Ma altre leggi organiche, che Musumeci aveva promesso di adottare, per il momento sono rimaste carta straccia: la riforma del turismo, ad esempio, sembrava quasi pronta alla fine del 2020 (“Ci lavoriamo da un anno e siamo alla fase conclusiva” spiegava l’assessore Messina a Travelnostop), ma è tuttora avvolta nel mistero; come quella, fondamentale, della pubblica amministrazione. Un altro degli aspetti ‘vincolanti’ dell’ultimo accordo Stato-Regione, che palazzo d’Orleans fa cenno di apprezzare nel piano di rientro dal disavanzo approvato dall’Ars durante la sessione finanziaria: “In merito alla dirigenza regionale – si legge nel documento – è in corso di elaborazione un apposito disegno di legge finalizzato a ridisciplinare, a distanza di vent’anni dall’emanazione della legge regionale 10 del 2000, l’ordinamento della dirigenza della amministrazione regionale siciliana, eliminando le criticità determinate dal mantenimento della cosiddetta terza fascia dirigenziale e allineando, al contempo, l’ordinamento della dirigenza a quella di tutti gli enti del comparto funzioni locali, attraverso la previsione di un’unica fascia dirigenziale”.

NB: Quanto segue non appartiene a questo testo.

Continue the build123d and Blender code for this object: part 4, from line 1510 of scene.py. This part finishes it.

Il recepimento delle direttive in materia di dirigenza pubblica consentirebbe alla Regione di riqualificare il personale dirigenziale – quasi tutto di terza fascia, e quindi senza le carte in regola per aspirare ai ruoli apicali dei dipartimenti – e, al contempo, di regolarizzare la propria posizione agli occhi della Corte dei Conti, della magistratura ordinaria e dell’erario, mettendosi al riparo da controversie che potrebbero innescarsi a causa del conferimento irregolare di taluni incarichi (come avviene, con estrema nonchalance, da vent’anni a questa parte).  L’assessore alla Funzione pubblica, Marco Zambuto, ha già chiesto al governo nazionale e agli uffici del Ministro Brunetta di apparecchiare la tavola per la discussione. Ma la buona volontà di un assessore, dopo tre anni di mutismo sul tema, non è la miglior garanzia perché qualcosa accada.

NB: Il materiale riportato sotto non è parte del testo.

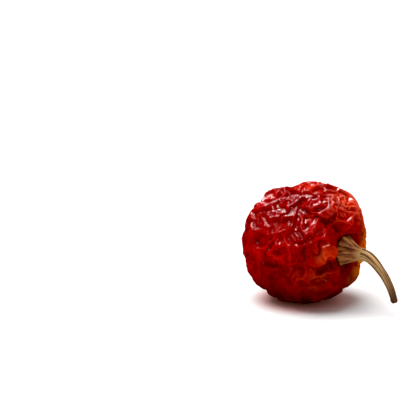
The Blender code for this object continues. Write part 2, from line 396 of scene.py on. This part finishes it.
def to_world(points):
    turn = np.array(pod_frame())
    return points @ turn[:3, :3].T + turn[:3, 3]


def pod_points(mesh, directions):
    """The pod's surface in each direction in world space, with its dimples and creases."""
    points = directions * pod_radius(directions)[:, None]
    sag = noise_vectors(points, SAG_SIZE, SAG_SEED) * SAG_HEIGHT
    points += sag * clear_of_hollow(directions)[:, None]
    set_points(mesh, points)
    normals = get_vectors(mesh.vertex_normals, "vector")
    warped = points.copy()
    for size, strength, seed in WARPS:
        warped += noise_vectors(points, size, seed) * strength
    patches = noise_values(points, CREASE_SIZE, DIMPLE_NOISE)
    kept = DIMPLE_SHARE + (1 - DIMPLE_SHARE) * smoothstep(*DIMPLE_RANGE, patches)
    crease = bump(noise_values(warped * CREASE_STRETCH, CREASE_SIZE, CREASE_NOISE) / CREASE_WIDTH)
    relief = (ridge_net(warped) * kept - CREASE_DEPTH * crease) * wrinkle_share(directions, points)
    points += normals * relief[:, None]
    return flatten_rest(to_world(points))


def flatten_rest(points):
    """Lets the pod down on its flat spot."""
    distance = np.hypot(points[:, 0], points[:, 1])
    low = points[:, 2] < POD_HEIGHT / 2
    lift = np.where(low, smoothstep(REST_RADIUS, REST_BLEND, distance), 1)
    points[:, 2] = np.maximum(points[:, 2] * lift, 0)
    return points


def ball_mesh():
    """A ball of about 184,000 small triangles, and each vertex's direction from its middle."""
    shape = bmesh.new()
    bmesh.ops.create_icosphere(shape, subdivisions=SKIN_LEVEL, radius=1)
    bmesh.ops.subdivide_edges(shape, edges=shape.edges, cuts=SKIN_CUTS, use_grid_fill=True)
    mesh = bpy.data.meshes.new("pod_skin")
    shape.to_mesh(mesh)
    shape.free()
    directions = get_vectors(mesh.vertices, "co")
    return mesh, directions / np.linalg.norm(directions, axis=1, keepdims=True)


def neighbours(mesh):
    """For each vertex the vertices joined to it, filled up with itself, and how many they are."""
    edges = np.empty(len(mesh.edges) * 2, np.int32)
    mesh.edges.foreach_get("vertices", edges)
    edges = edges.reshape(-1, 2)
    pairs = np.concatenate([edges, edges[:, ::-1]])
    pairs = pairs[np.argsort(pairs[:, 0], kind="stable")]
    count = np.bincount(pairs[:, 0])
    start = np.concatenate([[0], np.cumsum(count)[:-1]])
    ring = np.repeat(np.arange(len(count))[:, None], count.max(), 1)
    for k in range(count.max()):
        has = count > k
        ring[has, k] = pairs[start[has] + k, 1]
    return ring, count


def grain(points, normals):
    """The direction that the skin grows most in: the pod's length, swung to either side by patches."""
    ahead = np.array(pod_frame())[:3, 0]
    ahead = ahead - (normals @ ahead)[:, None] * normals
    ahead /= np.linalg.norm(ahead, axis=1, keepdims=True) + TINY
    swing = np.radians(GROWTH_SWING) * noise_values(points, GROWTH_PATCH, GRAIN_NOISE)
    return np.cos(swing)[:, None] * ahead + np.sin(swing)[:, None] * np.cross(normals, ahead)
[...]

D’altronde, manca poco più di un anno alla fine della legislatura, e Musumeci non crederà certo di poter onorare tutti gli impegni assunti in campagna elettorale. Sebbene il governatore abbia più volte specificato di potersi ricandidare solo al raggiungimento di determinati obiettivi, le fughe in avanti delle ultime settimane vanno in direzione opposta. Rappresentano il tentativo di ricandidarsi comunque: metterla sul piano delle promesse mantenute rischierebbe di mandare all’aria il progetto.